▶ Task brief: Write out each line exactly as it stands, please.

## Start Given data

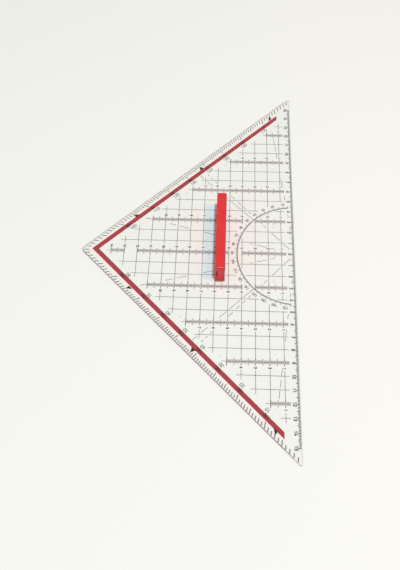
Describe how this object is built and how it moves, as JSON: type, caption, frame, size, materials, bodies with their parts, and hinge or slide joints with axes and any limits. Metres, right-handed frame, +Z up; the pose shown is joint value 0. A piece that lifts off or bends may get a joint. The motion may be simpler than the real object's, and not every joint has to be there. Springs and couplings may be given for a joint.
{
  "type": "geometry set square",
  "caption": "Clear drawing set square with a right angle between equal legs, printed scales and protractor, low nubs underneath and a red clip-in bar handle.",
  "frame": {"origin": "under the middle of the plate's outline box, on the surface that the nubs rest on", "axes": "+X along the long edge, +Y from the long edge to the right angle, +Z up through the plate to the handle"},
  "size_m": [0.3228, 0.162, 0.0212],
  "materials": {
    "clear_acrylic": "clear and polished",
    "red_plastic": "satin, as moulded"
  },
  "bodies": {
    "plate": {"plate": "clear_acrylic"},
    "handle": {"handle": "red_plastic"}
  },
  "joints": [
    {"name": "handle_lift", "type": "slide", "parent": "plate", "child": "handle", "axis": [0, 0, 1], "range_m": [0, 0.02]}
  ]
}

## End Given data

▶ Solution to this problem:
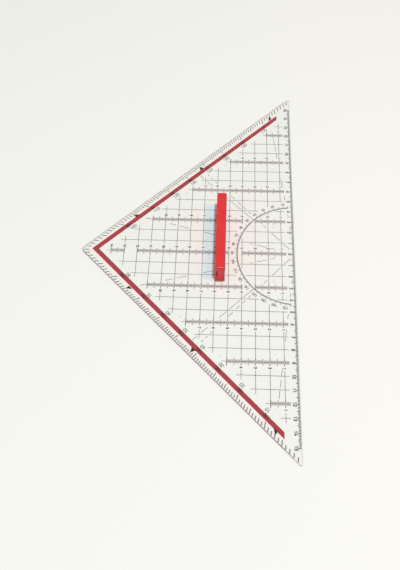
Describe how this object is built and how it moves, as JSON: type, caption, frame, size, materials, bodies with their parts, and hinge or slide joints with axes and any limits. Metres, right-handed frame, +Z up; the pose shown is joint value 0. A piece that lifts off or bends may get a joint. The motion may be simpler than the real object's, and not every joint has to be there. Springs and couplings may be given for a joint.
{
  "type": "geometry set square",
  "caption": "Clear drawing set square with a right angle between equal legs, printed scales and protractor, low nubs underneath and a red clip-in bar handle.",
  "frame": {"origin": "under the middle of the plate's outline box, on the surface that the nubs rest on", "axes": "+X along the long edge, +Y from the long edge to the right angle, +Z up through the plate to the handle"},
  "size_m": [0.3228, 0.162, 0.0212],
  "materials": {
    "clear_acrylic": "clear and polished",
    "red_plastic": "satin, as moulded"
  },
  "bodies": {
    "plate": {"plate": "clear_acrylic"},
    "handle": {"handle": "red_plastic"}
  },
  "joints": [
    {"name": "handle_lift", "type": "slide", "parent": "plate", "child": "handle", "axis": [0, 0, 1], "range_m": [0, 0.02]}
  ]
}